La particularité de notre organisation est qu’elle présente une stratégie et une vision nouvelle dont la finalité est de régler les problèmes de ses adhérents propriétaires d’hôtels, et d’assurer la pérennité de leurs établissements.
5-6 mois après sa création effective, peut-on déjà établir un bilan de l’UNIH?
Le bilan est annuel. Toutefois, créée officiellement le 20 mars 2018, l’UNIH a réalisé plusieurs actions qui officialisent son existence, sa légalité et sa légitimité en tant que partenaire représentatif, sérieux et crédible.
Comment l’UNIH traite la question de l’endettement hôtelier tunisien ?
Pour l’UNIH, la question de l’endettement est un problème prioritaire, crucial et fondamental qu’il faut résoudre au plus vite.
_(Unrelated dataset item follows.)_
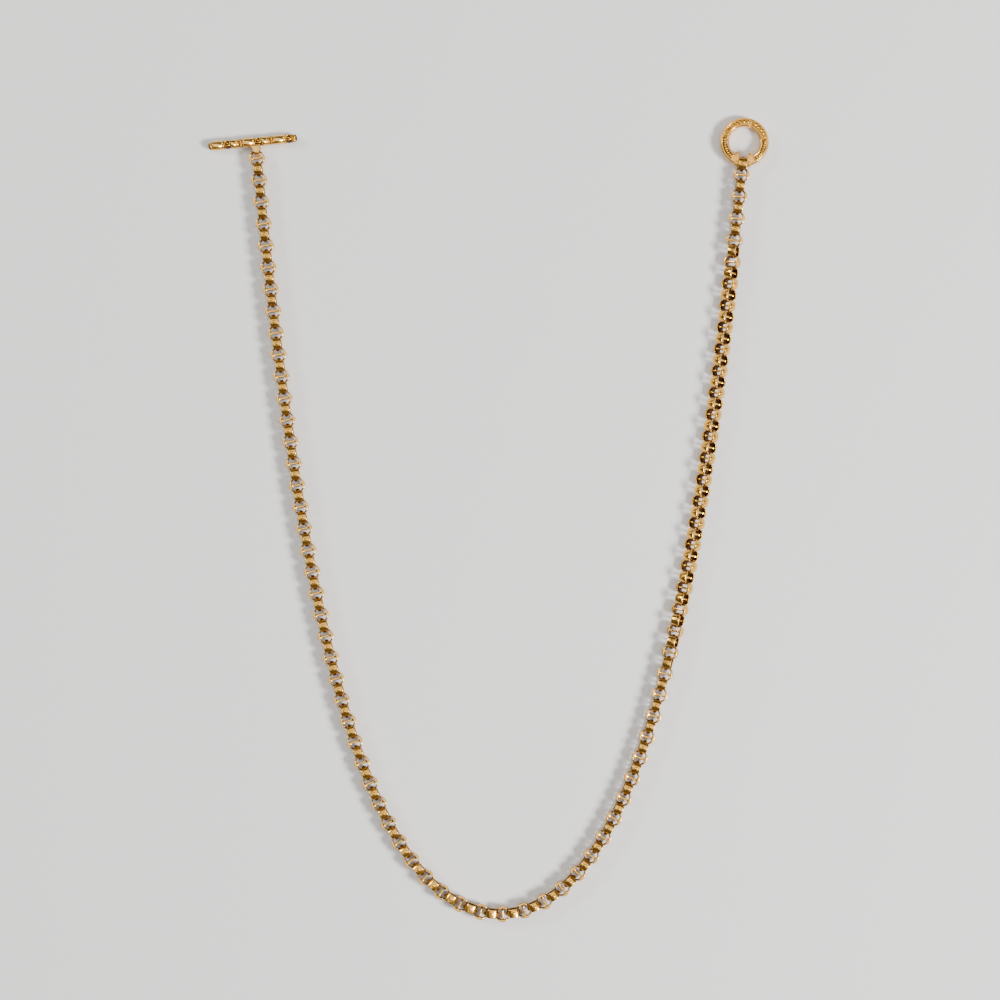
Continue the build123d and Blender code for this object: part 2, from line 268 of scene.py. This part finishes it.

Mais aussi important, voire plus important est le problème de la remise en état du parc hôtelier. Sans la rénovation des établissements hôteliers, il ne sera pas possible d’améliorer la qualité du produit et de ses prestations, d’augmenter les prix et, par conséquent, de pouvoir payer les crédits bancaires.
Le bureau exécutif a multiplié ces dernières semaines les partenariats avec les institutions financières, notamment l’APTBEF. Quel est l’objectif ?
L’objet des rencontres avec les principaux dirigeants du secteur bancaire et financier était de leur présenter l’UNIH, ses objectifs et sa vision, ainsi que notre “Plan Marshall” pour sauver le secteur et le remettre à flot.
Il semblerait également que l’UNIH s’intéresse aux marchés africains du tourisme ? Qu’en est-il au juste ?
L’UNIH pense déjà se développer à l’international. C’est dans ce but qu’elle est en pourparlers avec plusieurs organisations patronales hôtelières en Afrique subsaharienne, au Maghreb et en Europe pour signer avec elles des conventions de partenariat et d’échange.